Neutrons play a pivotal role in nuclear fission, acting as the particles that can initiate a chain reaction and are products of the fission process. In a nuclear fission reaction, when a large atomic nucleus such as uranium-235 absorbs an additional neutron, it becomes unstable and splits into smaller nuclei. This splitting releases energy and emits more neutrons.

• These free neutrons can then collide with other uranium-235 nuclei, potentially causing further fission reactions.
• This process is what makes nuclear reactors so powerful as they convert the stored nuclear energy into usable energy.

Understanding the number of emitted neutrons is crucial because it influences the reaction's sustainability and control. In the given exercise, when uranium-235 undergoes fission, three neutrons are emitted, which participate in further reactions, continuing the chain reaction.

Uranium-235 is a significant isotope in nuclear fission due to its ability to easily undergo fission upon absorbing a neutron. It is one of the most common isotopes used in nuclear reactors and atomic bombs.

• Uranium-235 has 92 protons and 143 neutrons, leading to a combined mass number of 235.
• This isotope is key in sustaining a chain reaction due to its properties to emit additional neutrons upon fission.

When uranium-235 undergoes fission, it splits into smaller nuclei, such as xenon-142 and strontium-90, while releasing energy and free neutrons. This property makes it very valuable in nuclear power generation, where the goal is to harness the energy released from these reactions.

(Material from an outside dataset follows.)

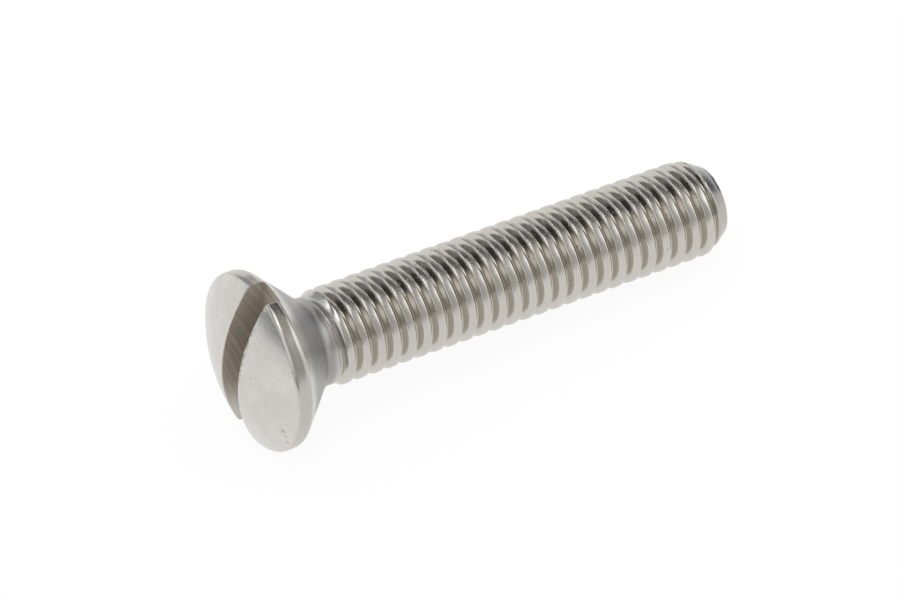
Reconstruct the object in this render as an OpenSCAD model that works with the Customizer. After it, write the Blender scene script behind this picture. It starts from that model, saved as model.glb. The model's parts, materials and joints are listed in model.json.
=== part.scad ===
// Slotted machine screw with a raised countersunk head, threaded along its whole shank.
// It is drawn along its own axis, with the front of the head's band at zero and the tip up,
// and is then laid on its side the way it comes to rest: on the two corners that the slot
// leaves at the band, and on the last full crest of the thread. The thread is fine, so the
// shank has the diameter over its crests.

/* [Head] */
// Diameter of the head across its straight band
head_d = 10.7; // [9.5:0.1:12]
// Height of the dome above the band
dome_h = 1.5; // [1:0.1:2]
// Height of the straight band between the dome and the cone
band_h = 0.8; // [0.4:0.1:1.2]
// Angle between the two sides of the countersunk cone
cone_angle = 90; // [80:1:100]

/* [Slot] */
// Width of the driver's slot
slot_w = 1.8; // [1.2:0.1:2.4]
// Depth of the slot below the top of the dome
slot_depth = 2.5; // [2:0.1:3]

/* [Shank] */
// Length from the front of the band to the tip
length = 30.4; // [16:0.1:40]
// Diameter of the plain neck under the head
neck_d = 5.3; // [5:0.1:5.5]
// Length of the plain neck between the cone's fillet and the thread
neck_l = 0.3; // [0.1:0.1:3]
// Radius of the fillet between the cone and the neck
neck_fillet = 1; // [0.4:0.1:1.6]
// Diameter over the crests of the thread
thread_d = 5.8; // [5.7:0.01:6]
// Length over which the crests rise from the neck
runout_l = 0.6; // [0.3:0.1:2]
// Diameter of the flat end
tip_d = 4.3; // [3:0.1:4.6]
// Length of the taper at the tip
tip_l = 1.2; // [0.6:0.1:2]

/* [Hidden] */
$fn = 96;
head_r = head_d / 2;
neck_r = neck_d / 2;
crest_r = thread_d / 2;
tip_r = tip_d / 2;
// The dome is the cap of a ball that meets the band's front edge.
dome_r = (head_r * head_r + dome_h * dome_h) / (2 * dome_h);
// The fillet's circle touches both the cone and the neck.
cone_half = cone_angle / 2;
cone_end = band_h + (head_r - neck_r) / tan(cone_half);
fillet_reach = neck_fillet * tan(cone_half / 2);
fillet_centre = [neck_r + neck_fillet, cone_end + fillet_reach];
fillet_on_cone = [neck_r + fillet_reach * sin(cone_half), cone_end - fillet_reach * cos(cone_half)];
neck_end = fillet_centre.y + neck_l;
thread_start = neck_end + runout_l;
tip_start = length - tip_l;
slot_floor = slot_depth - dome_h;
// The slot stands upright, so the head rests on the two corners that the slot leaves.
corner_r = sqrt(head_r * head_r - slot_w * slot_w / 4);
rest_tilt = atan((corner_r - crest_r) / (tip_start - band_h));
// Reach of the lying screw behind and before the band's front, and the axis's height there
dome_slice_r = sqrt(dome_r * dome_r - slot_w * slot_w / 4);
reach_back = (dome_r - dome_h) * cos(rest_tilt) - dome_slice_r;
reach_front = length * cos(rest_tilt) + tip_r * sin(rest_tilt);
axis_h = band_h * sin(rest_tilt) + corner_r * cos(rest_tilt);
// Overlap that keeps a cut clear of the face it goes through
cut = 1;

// The dome as half a section: the ball's circle, cut to the head's radius and run into the band
module dome_section() {
    intersection() {
        translate([0, dome_r - dome_h]) circle(r = dome_r);
        translate([0, -dome_h]) square([head_r, dome_h + band_h]);
    }
}

// Band, cone, neck, run-out, crests and tapered tip as half a section. The fillet is cut by a
// circle round a corner of the outline, so that it touches both the cone and the neck.
module shank_section() {
    difference() {
        polygon([
            [0, 0],
            [head_r, 0],
            [head_r, band_h],
            fillet_on_cone,
            fillet_centre,
            [neck_r, fillet_centre.y],
            [neck_r, neck_end],
            [crest_r, thread_start],
            [crest_r, tip_start],
            [tip_r, length],
            [0, length]
        ]);
        translate(fillet_centre) circle(r = neck_fillet);
    }
}

// The blank, revolved round its own axis
module blank() {
    rotate_extrude() {
        dome_section();
        shank_section();
    }
}

// The slot, sawn straight across the head
module slot() {
    translate([-head_r - cut, -slot_w / 2, -dome_h - cut])
        cube([head_d + 2 * cut, slot_w, slot_floor + dome_h + cut]);
}

// The whole screw, laid down with its slot upright
module screw() {
    color([0.62, 0.6, 0.57])
        translate([-(reach_front + reach_back) / 2, 0, axis_h])
            rotate([0, 90 + rest_tilt, 0])
                difference() {
                    blank();
                    slot();
                }
}

screw();
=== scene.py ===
# %% [markdown]
# # A slotted machine screw
#
# This scene dresses one small steel part: a machine screw with a raised countersunk head, a
# sawn slot and a rolled thread. It lies on its side, as such a screw does when it is put down.
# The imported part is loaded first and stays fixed. Everything below is worked out from it and
# from the sizes of the screw, in millimetres, and turned into metres only when a mesh is made.

# %% Load the fixed part
import json

import bmesh
import bpy
import numpy as np
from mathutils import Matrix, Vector


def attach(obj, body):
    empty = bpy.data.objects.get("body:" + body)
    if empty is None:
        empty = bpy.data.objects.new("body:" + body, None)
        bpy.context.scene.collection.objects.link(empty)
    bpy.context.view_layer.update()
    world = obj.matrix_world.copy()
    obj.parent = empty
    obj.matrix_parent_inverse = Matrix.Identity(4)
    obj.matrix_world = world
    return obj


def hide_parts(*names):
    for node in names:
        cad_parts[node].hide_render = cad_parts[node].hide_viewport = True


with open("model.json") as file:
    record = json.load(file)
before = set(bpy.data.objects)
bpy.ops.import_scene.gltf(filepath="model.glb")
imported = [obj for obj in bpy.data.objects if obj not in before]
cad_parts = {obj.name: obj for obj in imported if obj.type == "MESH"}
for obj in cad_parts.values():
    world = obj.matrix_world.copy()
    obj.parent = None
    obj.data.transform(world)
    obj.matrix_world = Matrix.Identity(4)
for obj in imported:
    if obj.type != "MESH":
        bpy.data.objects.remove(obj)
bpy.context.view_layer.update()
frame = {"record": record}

# %% [markdown]
# ## Sizes
#
# A maker's drawing gives every size of a screw along its own axis, and so does this scene. The
# place along the axis is `s`: zero at the front of the head's band, negative in the dome and
# positive towards the tip. Across it, `x` runs along the slot and `y` across the slot. The sizes
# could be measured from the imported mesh, but plain numbers can be read and changed. Those in
# the first cell are the solid's. The thread's profile, in the second cell, is this scene's own,
# because the solid has a plain cylinder over the crests in its place.

# %% Sizes of the solid in millimetres
MM = 0.001
HEAD_R = 5.35
DOME_H = 1.5
BAND_H = 0.8
SLOT_HALF = 0.9
SLOT_DEPTH = 2.5
LENGTH = 30.4
NECK_R = 2.65
NECK_L = 0.3
NECK_FILLET = 1.0
CREST_R = 2.9
RUNOUT_L = 0.6
TIP_R = 2.15
TIP_L = 1.2

DOME_R = (HEAD_R**2 + DOME_H**2) / (2 * DOME_H)  # the dome is the cap of this ball
DOME_CENTRE = DOME_R - DOME_H
SLOT_FLOOR = SLOT_DEPTH - DOME_H
CONE_SLOPE = 1.0  # the cone narrows by this much radius for each step along the axis
CONE_END = BAND_H + (HEAD_R - NECK_R) / CONE_SLOPE
FILLET_S = CONE_END + NECK_FILLET * np.tan(np.pi / 8)  # place of the fillet's centre
NECK_END = FILLET_S + NECK_L
TIP_START = LENGTH - TIP_L
print("ball of the dome:", round(DOME_R, 2), "mm, the neck ends at", round(float(NECK_END), 2), "mm")

# %% Sizes of the thread in millimetres
PITCH = 1.0
THREAD_DEPTH = 0.47
CREST_W = 0.43
CROWN = 0.012  # how much lower the crest is at its edges than in its middle
GROOVE_START = 3.25  # where the first groove begins, on the fillet
GROOVE_L = 0.7  # length over which the grooves reach their depth
CREST_PLACE = TIP_START - 0.02  # the last crest crosses the underside here, where the taper starts
TURNS = 27  # whole turns between the first row of the thread's grid and the last crest
print("turns from the cone to the last crest:", TURNS)

# %% [markdown]
# ## Where the screw lies
#
# A screw that is put down rests on its head and its last crest, so its axis falls a little
# towards the tip. The object could be moved and turned, but the export puts every object at the
# origin, so each point is placed by itself. The part's record says where its interfaces are:
# the thread's axis gives the direction, and the middle of the slot's floor gives a point on it.
# The slot stands upright, so `x` points down and `y` stays level.

# %% From the screw's own axes to the shared frame
mounts = {mount["name"]: mount for mount in frame["record"]["mounts"]}
axis_dir = np.array(mounts["thread"]["axis"])
axis_dir = axis_dir / np.linalg.norm(axis_dir)
across_dir = np.array([0.0, 1.0, 0.0])
down_dir = np.cross(across_dir, axis_dir)
band_front = np.array(mounts["drive_slot"]["pos_m"]) - axis_dir * SLOT_FLOOR * MM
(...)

In nuclear reactions such as fission, the law of conservation of mass number is a fundamental principle. This means that the sum of the mass numbers of the reactants equals the sum of the mass numbers of the products and any emitted neutrons.For the given reaction involving uranium-235, this principle can be observed:

• The initial mass number of uranium-235 is 235.
• After fission, the sum of the mass numbers of xenon-142, strontium-90, and the emitted neutrons must also be 235.

The equation used to solve for the number of neutrons included these components:\[235 = 142 + 90 + x\]Where \(x\) represents the number of neutrons emitted. Solving yields 3 neutrons, ensuring mass number conservation.

Atomic number conservation is another critical aspect of nuclear fission. It involves maintaining the total number of protons, crucial for understanding how nuclear equations balance. In the exercise, the uranium-235 atom, with an atomic number of 92, splits into xenon-142 and strontium-90:

• Xenon's atomic number is 54.
• Strontium's atomic number is 38.

Adding these together gives 54 + 38 = 92, which matches the atomic number of the original uranium-235 nucleus. This conservation ensures that the fundamental structure at the nuclear level is maintained, providing a balanced perspective of how nuclear reactions preserve certain properties, despite significant changes occurring at the atomic nucleus level.